1 ½ oz Mae de Ouro Cachaca
¾ oz Carpano Antica
¾ oz St. Germain Elderflower Liqueur
½ oz Yellow Chartreuse
Rinse glass w/ Habanero-Green Tea Bitters (house recipe)
Stir & strain into cocktail glass
Want to know how to make the Habanero-Green Tea Bitters? Buy the book!
Or, you know, ask Daniel. Or ask us for a book and if we have any we'll give you one. Or email me and ask me, and I'll send it to you. Yeah. That'd probably be the smart thing to do.
Having pillaged the West for all it was worth, we headed back across the bridge to the east to witness the seedy underbelly of Portland. We did this in the form of a Pierced Arrows show at the Eastside Club. Pierced Arrows are the new project of Fred and Tooty, who finally disbanded Dead Moon recently. Fred and Tooty are grandparents, Clackamas county homesteaders, die hard DIY proponents, about 70 years old I think, and still out-fierced every fierce little whippersnapper at the club that night.
And in a funny way. the DIY ethic that Fred and Tooty have been so closely associated with in Portland for the last 30 years (and which they helped to create), feeds directly into the Portland cocktail renaissance. There was already such a unique sense of community in this town, and such a passion for DIY, that few places on earth were so fully prepared to embrace the brave new cocktail world.
Portland is truly a spectacle to behold on the cocktail frontier. There is talent, creativity, passion, and originality bursting from the floorboards here. Not enough people seem to be grasping this fact.

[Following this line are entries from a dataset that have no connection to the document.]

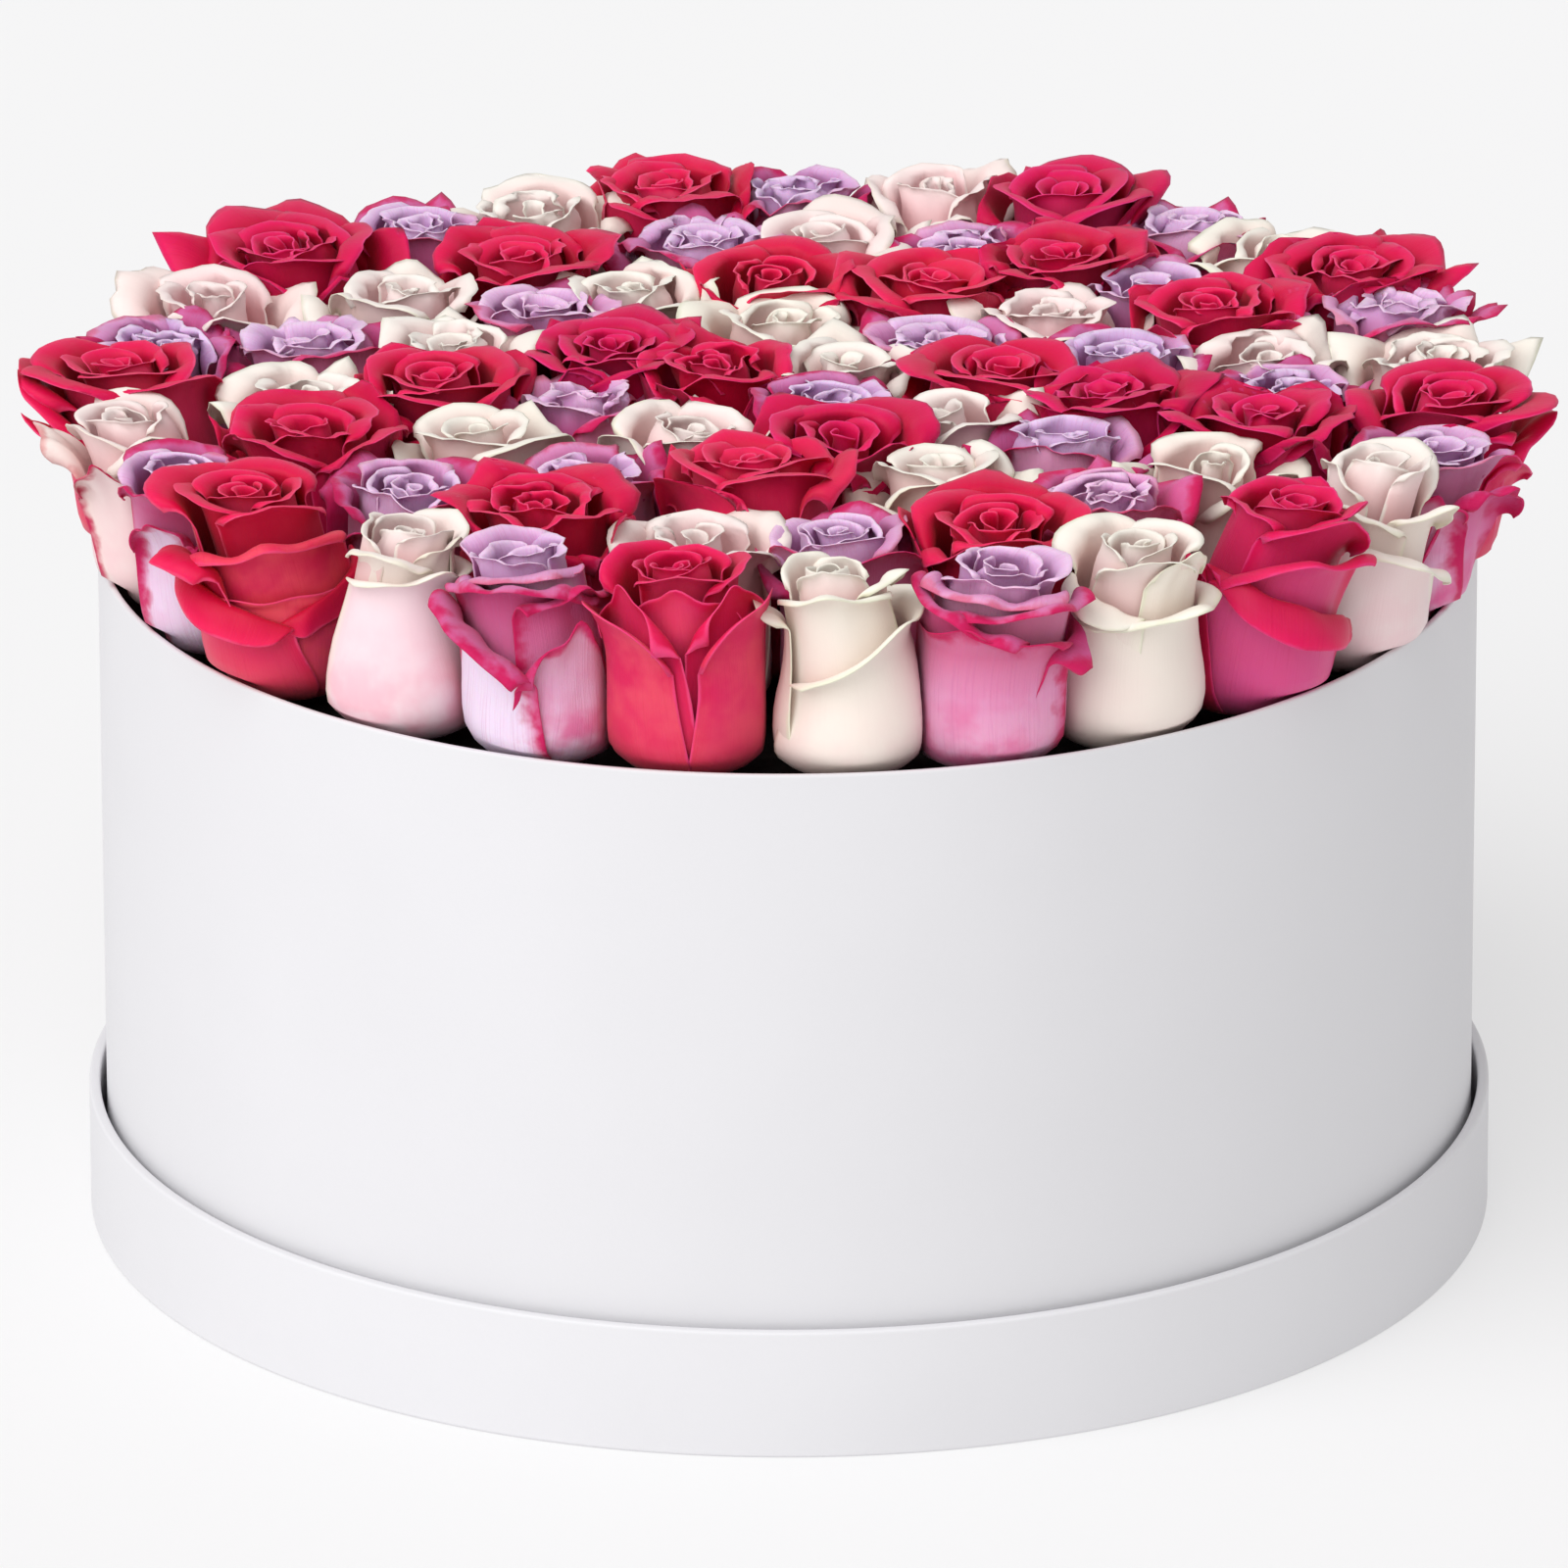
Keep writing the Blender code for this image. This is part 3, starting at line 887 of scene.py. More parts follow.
# %% The habit of the white rose
HABITS["white"] = Habit(
    petals=14,
    reach=0.0226,
    flush=1.0,
    belly=(1.17, 1.08, 1.0, 1.0, 1.0),
    neck=(1.0, 0.90, 0.72, 0.46, 0.15),
    top=(0.62, 0.75, 0.82, 0.86, 0.86),
    lip=(0.0210, 0.0200, 0.0165, 0.0125, 0.0090),
    lean=(8, 0, -14, -18, -10),
    curl=(86, 74, 54, 42, 28),
    side_curl=(1.4, 1.4, 1.2, 0.6, 0.0),
    half=(1.25, 1.2, 1.25, 1.5, 2.0),
    narrow=(0.25, 0.15, 0.08, 0.04, 0.0),
    taper=(0.24, 0.20, 0.14, 0.10, 0.06),
    drop=(0.80, 0.72, 0.55, 0.42, 0.3),
    point=(0.0026, 0.0024, 0.0014, 0.0005, 0.0),
    roll=(85, 75, 50, 30, 0),
    ruffle=(0.0012, 0.0013, 0.0011, 0.0008, 0.0003),
    waves=(1.2, 1.4, 1.5, 1.3, 1.0),
    crumple=(0.0005, 0.0008, 0.0009, 0.0008, 0.0005),
)
print("most petals on a white rose:", HABITS["white"].petals)

# %% [markdown]
# ### The lavender rose
# It is the smallest, and its young petals are ruffled and tightly folded.

# %% The habit of the lavender rose
HABITS["lavender"] = Habit(
    petals=16,
    reach=0.0230,
    flush=1.0,
    belly=(1.08, 1.04, 1.0, 1.0, 1.0),
    neck=(1.0, 0.88, 0.70, 0.46, 0.16),
    top=(0.64, 0.78, 0.85, 0.88, 0.87),
    lip=(0.0195, 0.0165, 0.0130, 0.0105, 0.0075),
    lean=(10, -2, -14, -18, -10),
    curl=(80, 66, 58, 54, 34),
    side_curl=(1.0, 1.0, 0.8, 0.5, 0.0),
    half=(1.22, 1.12, 1.2, 1.4, 2.0),
    narrow=(0.25, 0.12, 0.05, 0.04, 0.0),
    taper=(0.22, 0.16, 0.12, 0.08, 0.05),
    drop=(0.75, 0.62, 0.45, 0.32, 0.2),
    point=(0.0028, 0.0020, 0.0008, 0.0002, 0.0),
    roll=(80, 60, 40, 20, 0),
    ruffle=(0.0012, 0.0017, 0.0019, 0.0017, 0.0009),
    waves=(1.3, 1.7, 1.8, 1.8, 1.4),
    crumple=(0.0006, 0.0009, 0.0010, 0.0010, 0.0007),
)
print("most petals on a lavender rose:", HABITS["lavender"].petals)

# %% [markdown]
# ## Each rose's own nature
# Real roses of one kind still differ. A nature is a record of that: mood says how open the rose is, tone
# how far its colour leans one way, slim how narrow its neck is, crown the share of its height below which
# no petal has its neck, and wild how uneven its petals are. Small random draws then part one petal from
# the next. The four oldest petals are whole. The others start part of the way up, because their lower
# ends are never seen.

# %% Grow one petal
WHOLE_PETALS = 4
WHOLE_GRID = ((8, 8), 15)
GRIDS = ((0.60, (4, 7), 15), (1.01, (3, 6), 13))
BELLY_HEIGHT = 0.0170
YOUNG_START = 0.62
TUCK = 0.045
ROLL_ZONE = 0.0055

Nature = collections.namedtuple("Nature", "mood tone slim crown wild")


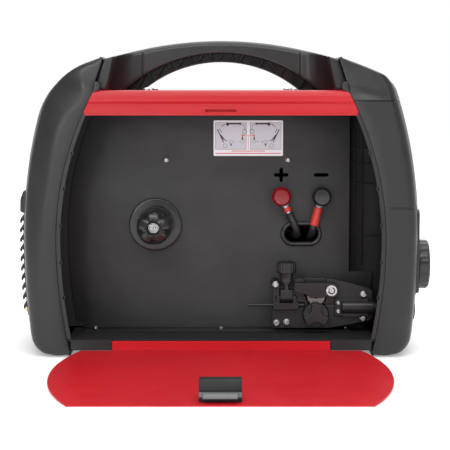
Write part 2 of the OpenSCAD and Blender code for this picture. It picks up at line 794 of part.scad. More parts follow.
module hub_spindle() {
    color(steel) at_origin() {
        rod_y(spindle_d, hub_y0 + 6, wall_back + 8, hub_x, hub_h);
        rod_y(spindle_d + 12, hub_y1 + 0.1, wall_face, hub_x, hub_h);
        translate([hub_x, wall_back + 5, hub_h]) rotate([90, 0, 0]) cylinder(d = 15, h = 5, $fn = 6);
    }
}

module hub_brake_spring() {
    color(steel) at_origin() translate([hub_x, spring_y0 + 0.1, hub_h]) rotate([-90, 0, 0])
        coil(spindle_d / 2 + 1, 0.8, 6, spring_y1 - spring_y0 - 0.2);
}

module hub_nut() {
    color(steel) at_origin() difference() {
        union() {
            rod_y(13.6, spring_y0 - 1.6, spring_y0, hub_x, hub_h);
            translate([hub_x, spring_y0 - 1.6, hub_h]) rotate([90, 0, 0]) cylinder(d = 13, h = 5, $fn = 6);
        }
        rod_y(spindle_d, hub_y0, hub_y0 + 30, hub_x, hub_h);
    }
}

module panel_grommet() {
    color(dark) at_origin() translate([grommet_x, 0, grommet_z]) difference() {
        union() {
            extrude_depth(wall_face - 2, wall_face) stadium(48.7, 29.7);
            extrude_depth(wall_face - 1, wall_back + 1) stadium(44 - 2 * run_gap, 25 - 2 * run_gap);
            extrude_depth(wall_back, wall_back + 3) stadium(48.7, 29.7);
        }
        extrude_depth(wall_face - 5, wall_back + 4) stadium(38.8, 18.6);
    }
}

bush_t = 4;
lug_t = 1.6;
lug_y0 = wall_face - bush_t - 1.2 - lug_t;
knob_y1 = lug_y0;
knob_y0 = knob_y1 - 18;
module terminal_studs() {
    color(steel) at_origin() for (x = [plus_x, minus_x]) {
        rod_y(stud_d, knob_y0 + 4, wall_back + 14, x, term_h);
        rod_y(13, wall_face - bush_t - 1.2, wall_face - bush_t, x, term_h);
        translate([x, wall_back + 9, term_h]) rotate([90, 0, 0]) cylinder(d = 11.5, h = 5, $fn = 6);
    }
}

module terminal_bushes() {
    color(dark) at_origin() for (x = [plus_x, minus_x]) difference() {
        union() {
            rod_y(20, wall_face - bush_t, wall_face, x, term_h);
            rod_y(12.4 - 2 * run_gap, wall_face - 1, wall_back + 1, x, term_h);
            rod_y(20, wall_back, wall_back + 4, x, term_h);
        }
        rod_y(stud_d + 2 * run_gap, wall_face - 10, wall_back + 10, x, term_h);
    }
}

// A round terminal nut: a flared skirt, a waist and a flat-faced head.
module terminal_knob(x) {
    at_origin() difference() {
        translate([x, knob_y1 - fit_gap, term_h]) rotate([90, 0, 0]) rotate_extrude()
            polygon([[0, 0], [term_knob_d / 2 - 1, 0], [term_knob_d / 2, 1], [term_knob_d / 2, 7],
                [term_knob_d / 2 - 1.2, 8.6], [term_knob_d / 2 - 2.2, 9.2], [term_knob_d / 2 - 2, 15.4],
                [term_knob_d / 2 - 3.2, 17], [0, 17.3]]);
        rod_y(stud_d + 2 * run_gap, knob_y0 + 3, knob_y1 + 1, x, term_h);
    }
}
module terminal_knob_red() { color(red) terminal_knob(plus_x); }
module terminal_knob_black() { color(dark) terminal_knob(minus_x); }

pos_dir = [6.2, -0.7, -13.2];
neg_dir = [-3.2, -0.62, -12.2];
lug_barrel_l = 9;
lug_start = 12.4;
function along(x, dir, s) = [x, lug_y0 + lug_t / 2, term_h] + s * dir / norm(dir);

// Ring lugs on the studs, each with a crimped barrel pointing along its lead.
module lead_lugs() {
    color(steel) at_origin() for (e = [[plus_x, pos_dir], [minus_x, neg_dir]]) difference() {
        union() {
            rod_y(14, lug_y0, lug_y0 + lug_t, e[0], term_h);
            translate([e[0], 0, term_h]) rotate([0, atan2(-e[1][2], e[1][0]), 0])
                box(0, lug_start + 1, lug_y0, lug_y0 + lug_t, -3.4, 3.4);
            tube_between(along(e[0], e[1], lug_start), along(e[0], e[1], lug_start + lug_barrel_l), 6.4);
        }
        rod_y(stud_d + 2 * run_gap, lug_y0 - 5, lug_y0 + 5, e[0], term_h);
    }
}

module tube_between(a, b, d) {
    v = b - a;
    translate(a) rotate([0, acos(v[2] / norm(v)), atan2(v[1], v[0])]) cylinder(d = d, h = norm(v));
}

sleeve_l = 22;
module lug_sleeve() {
    color([0.85, 0.2, 0.15]) at_origin() difference() {
        tube_between(along(minus_x, neg_dir, lug_start + 1.4),
            along(minus_x, neg_dir, lug_start + 1.4 + sleeve_l), lead_d + 1.6);
        tube_between(along(minus_x, neg_dir, lug_start + 1),
            along(minus_x, neg_dir, lug_start + lug_barrel_l), 6.4 + 2 * run_gap);
        tube_between(along(minus_x, neg_dir, lug_start + lug_barrel_l - 0.05),
            along(minus_x, neg_dir, lug_start + sleeve_l + 4), lead_d + 2 * run_gap);
    }
}

// Routes of the two leads, from the lug barrels through the grommet to the power parts.
lead_start = lug_start + lug_barrel_l;
pos_route = [along(plus_x, pos_dir, lead_start), along(plus_x, pos_dir, lead_start + 6),
    [86, 79, term_h - 32], [88.5, 79.5, term_h - 38.5], [90, 84.5, 134], [90, 93, 131.5],
    [86, 105, 132], [77, 115, 137], [66, 126, 144], [55, 133.2, 150.5], [41, 133.4, 157]];
neg_route = [along(minus_x, neg_dir, lead_start), along(minus_x, neg_dir, lead_start + 14.4),
    [108.5, 78.8, term_h - 37.5], [107.2, 84, 134.3], [106.5, 92, 131.5], [106, 104, 128], [104, 120, 119],
    [98, 138, 106], [90, 153, 95], [82, 165, 90], [74, 176, 88.6]];

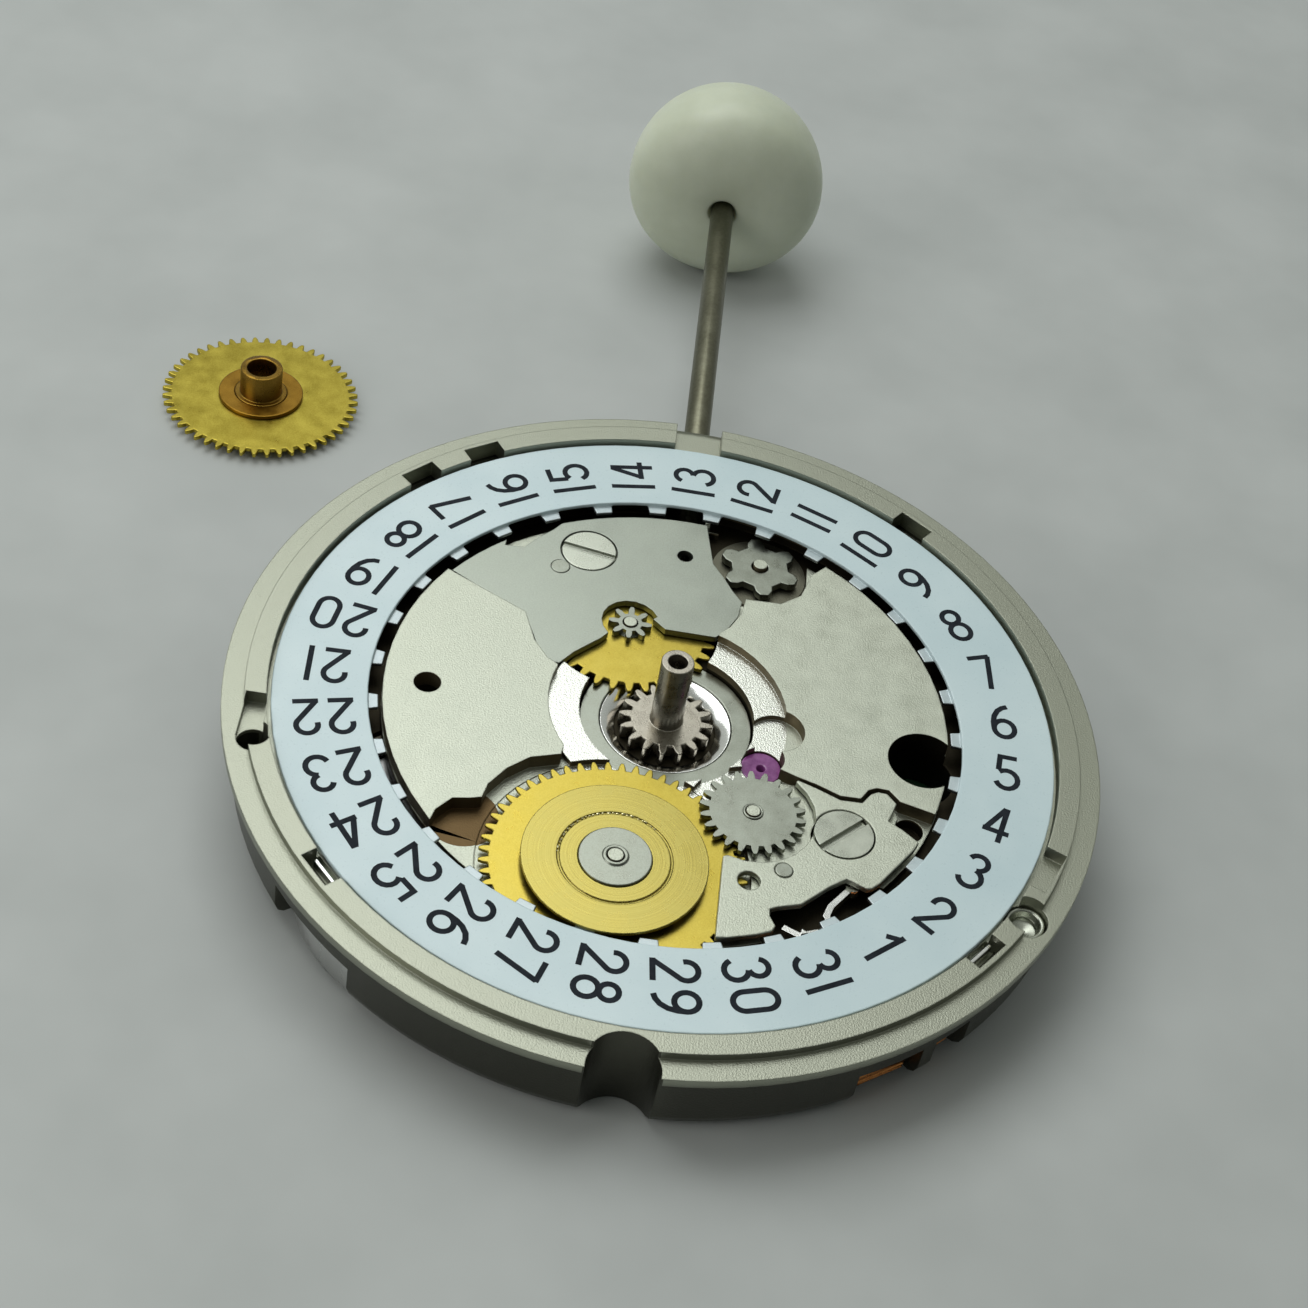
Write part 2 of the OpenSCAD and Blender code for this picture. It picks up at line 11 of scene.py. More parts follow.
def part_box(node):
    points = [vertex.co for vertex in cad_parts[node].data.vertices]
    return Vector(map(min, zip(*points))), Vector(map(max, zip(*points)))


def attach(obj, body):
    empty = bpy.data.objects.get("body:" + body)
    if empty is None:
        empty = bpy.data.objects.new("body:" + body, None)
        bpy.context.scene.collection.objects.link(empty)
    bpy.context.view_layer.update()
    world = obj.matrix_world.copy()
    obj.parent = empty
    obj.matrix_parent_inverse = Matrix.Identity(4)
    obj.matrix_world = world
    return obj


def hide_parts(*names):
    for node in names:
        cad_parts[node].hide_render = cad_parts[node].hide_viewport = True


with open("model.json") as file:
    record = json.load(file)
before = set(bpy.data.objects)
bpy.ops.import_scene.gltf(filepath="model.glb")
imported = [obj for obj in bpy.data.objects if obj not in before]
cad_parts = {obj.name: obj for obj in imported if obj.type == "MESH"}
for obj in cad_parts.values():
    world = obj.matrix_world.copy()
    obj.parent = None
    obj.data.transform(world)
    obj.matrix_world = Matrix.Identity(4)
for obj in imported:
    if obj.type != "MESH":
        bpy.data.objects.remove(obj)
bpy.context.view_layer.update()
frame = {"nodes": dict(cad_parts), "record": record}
nodes = frame["nodes"]
slot_of = {row["node"]: row["material_slot"] for row in frame["record"]["subparts"]}
body_of = {member: body for body, members in frame["record"]["behaviour"]["bodies"].items()
           for member in members}
MM = 0.001
TAU = 2 * math.pi


def mm(*v):
    """A point given in millimetres, in metres."""
    return Vector(v) * MM


def middle(name):
    """The middle of a node's box, in metres."""
    low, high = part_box(name)
    return (low + high) / 2


def box_mm(name):
    """The low and the high corner of a node's box, in millimetres."""
    low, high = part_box(name)
    return low / MM, high / MM


def heading(degrees):
    """The level direction at an angle from the stem's side, anticlockwise."""
    angle = math.radians(degrees)
    return Vector((math.cos(angle), math.sin(angle), 0))


def up(height):
    return Vector((0, 0, height))


# ---------------------------------------------------------------- shader nodes
def feed(tree, source, socket):
    """Gives a socket its value: the output of another node, or a plain number or vector."""
    if isinstance(source, bpy.types.NodeSocket):
        tree.links.new(source, socket)
    else:
        socket.default_value = source


def maths(tree, operation, *operands):
    """The result of a sum on numbers or sockets."""
    made = tree.nodes.new("ShaderNodeMath")
    made.operation = operation
    for operand, socket in zip(operands, made.inputs):
        feed(tree, operand, socket)
    return made.outputs[0]


def vector_maths(tree, operation, *operands):
    """The result of a sum on vectors or sockets, which is a number for a length or a dot product."""
    made = tree.nodes.new("ShaderNodeVectorMath")
    made.operation = operation
    for operand, socket in zip(operands, made.inputs):
        feed(tree, operand, socket)
    return made.outputs["Value" if operation in ("LENGTH", "DOT_PRODUCT") else "Vector"]


def remap(tree, source, from_low, from_high, to_low=0.0, to_high=1.0):
    """Stretches one range of values onto another and stops at its ends."""
    made = tree.nodes.new("ShaderNodeMapRange")
    ends = {"From Min": from_low, "From Max": from_high, "To Min": to_low, "To Max": to_high}
    for name, value in ends.items():
        made.inputs[name].default_value = value
    tree.links.new(source, made.inputs["Value"])
    return made.outputs["Result"]


def ramp(tree, source, *stops):
    """Blends between two colours, each given with its place on the source's scale."""
    made = tree.nodes.new("ShaderNodeValToRGB")
    for (place, colour), mark in zip(stops, made.color_ramp.elements):
        mark.position = place
        mark.color = (*colour, 1)
    tree.links.new(source, made.inputs["Fac"])
    return made.outputs["Color"]


def own_place(tree):
    """The shaded point in the part's own coordinates, in metres."""
    return tree.nodes.new("ShaderNodeTexCoord").outputs["Object"]


def axis_distance(tree, centre):
    """The shaded point's distance from the upright line through a centre, in metres."""
    offset = vector_maths(tree, "SUBTRACT", own_place(tree), centre)
    return vector_maths(tree, "LENGTH", vector_maths(tree, "MULTIPLY", offset, (1, 1, 0)))


def noise(tree, size_mm, detail=3.0):
    """Noise whose features are about size_mm across, in the part's own coordinates."""
    made = tree.nodes.new("ShaderNodeTexNoise")
    made.inputs["Scale"].default_value = 1 / (size_mm * MM)
    made.inputs["Detail"].default_value = detail
    made.inputs["Roughness"].default_value = 0.55
    tree.links.new(own_place(tree), made.inputs["Vector"])
    return made.outputs["Fac"]


def rings(tree, centre, size_mm):
    """Noise that only changes with the distance from an upright line: turning marks."""
    made = tree.nodes.new("ShaderNodeTexNoise")
    made.noise_dimensions = "1D"
    made.inputs["Scale"].default_value = 1 / (size_mm * MM)
    made.inputs["Detail"].default_value = 3.0
    tree.links.new(axis_distance(tree, centre), made.inputs["W"])
    return made.outputs["Fac"]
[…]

It was sad to see so few from Portland make it to Tales of the Cocktail this year. But hey, they're busy! While your city's top bartenders were whooping it up at Tales, Portland's were honing their skills, lurking in the reeds, plotting their world takeover. They're like a city full of Clubber Langs, training for their shot at Rocky while he poses for pictures and does interviews with magazines.
And in just over a week, they'll be hosting the Great American Distiller's Festival. Will T.Mixeur be there? Oui bien sûr!
I have deviated away from Patrick Hill, but let's go back to him for a moment. Patrick was my teacher in college, and Sarah and I were his students for a semester abroad in rural Ireland. Of my final paper for the experience, Patrick wrote this:
“It is an ode to joy. It embodies a Jungian and Taoist embracing of the interconnection of loneliness and love, of dark and light; and moves towards a 'sentimental technology' of personal happiness and true community...It is a critique of the limitations of language and objectifying studies, and it is a hymn to the power of nature and music to bind us together lovingly. Ted has written something that will forever inspire and/or haunt him if he deserts this memory.”
I hope, for my own sake, I have done the same regarding my late, great weekend in Portland.
Thank you again to all who participated.